Senator Ernest F. Hollings of South Carolina, the senior Democrat on

the committee and a co-sponsor with Mr. Stevens of the legislation,

said he understood why executives like Sumner M. Redstone of Viacom

and Rupert Murdoch of News Corporation wanted the flexibility to

acquire more stations.

"I don't blame Sumner," he said. "I don't blame Rupert. Heavens above,

they are in a dog-eat-dog world." But, he added, the media

conglomerates are "all fired up to buy up and buy up and buy up, and

we're the culprits by allowing the 3-to-2 F.C.C. ruling to stand."

The lawmakers reacted to a torrent of complaints about the commission

that have come from hundreds of thousands of constituents, along with

criticism from an unusually broad coalition, including the National

Rifle Association, the National Organization for Women, the Consumers

Union and the United States Conference of Catholic Bishops.

The broadcast industry has also split over the national ownership cap.

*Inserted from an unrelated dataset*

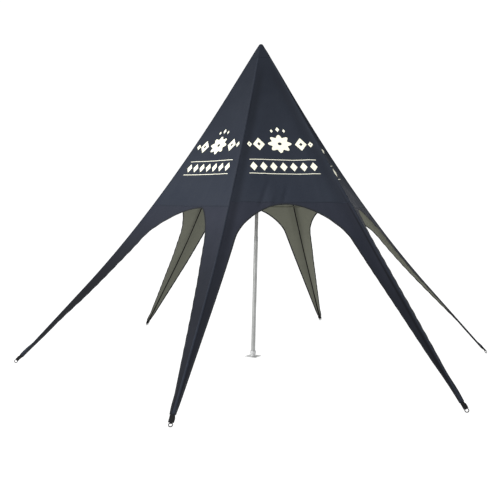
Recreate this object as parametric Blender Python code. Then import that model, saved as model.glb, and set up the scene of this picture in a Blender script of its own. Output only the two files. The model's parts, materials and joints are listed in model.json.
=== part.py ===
"""Single-pole star tent with six legs, modelled at full size in metres, +Z up.

The origin is the middle of the underside of the mast's base plate, on the ground.
Legs are numbered counter-clockwise from the front left one, seen from above.
A ridge line runs from the peak down the middle of each leg to its steel ring, and
the cloth between two ridges is ruled by level straight lines from ridge to ridge.
"""
import math

import bpy
import bmesh
from mathutils import Matrix, Vector

# Ridge lines: bearing of each leg from +X, reach from the mast to the foot, and how
# much of the peak's height comes from the steeper upper part
LEG_BEARINGS = (256.6, 311.7, 7.0, 69.0, 128.6, 191.0)
LEG_REACHES = (3.93, 4.12, 4.19, 4.13, 3.72, 3.91)
LEG_RISES = (1.10, 0.02, 0.90, 0.48, 0.90, 0.94)
PEAK_HEIGHT = 5.290

# Middle and half length of the bend between the two parts, as shares of the reach
BEND_MIDDLE = 0.42
BEND_HALF = 0.30

# How far the whole tent leans towards +X, per metre of height
LEAN = 0.015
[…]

The networks wanted it raised even higher than 45 percent so they

could own more stations themselves, while the owners of network

affiliate stations, concerned about giving the networks too much

market power, lobbied to keep the cap at 35 percent.

The National Association of Broadcasters, which has lobbied for

legislation restoring the 35 percent cap, said today that it would

work to defeat the legislation because of the newspaper-broadcast and

radio ownership restrictions.

A handful of Republicans, joined by Senator John B. Breaux, Democrat

of Louisiana, sought unsuccessfully to scale back the legislation.

Senator Breaux sponsored one amendment that would have changed the way

the agency measures television audiences, in such a way that would

have permitted the networks to grow. A second amendment he sponsored

along with Senator John E. Sununu, Republican of New Hampshire, would

have permitted Fox and CBS to hold on to their current stations. Both

measures were defeated.

Two Republican members of the committee, Senator Stevens and Senator

Kay Bailey Hutchison of Texas said that they hoped the vote would

prompt the F.C.C. to rethink its decision to relax the rules.

"What the F.C.C. did is completely wrong," Ms. Hutchison said. "I hope

we will send a clear message to the F.C.C. to start all over."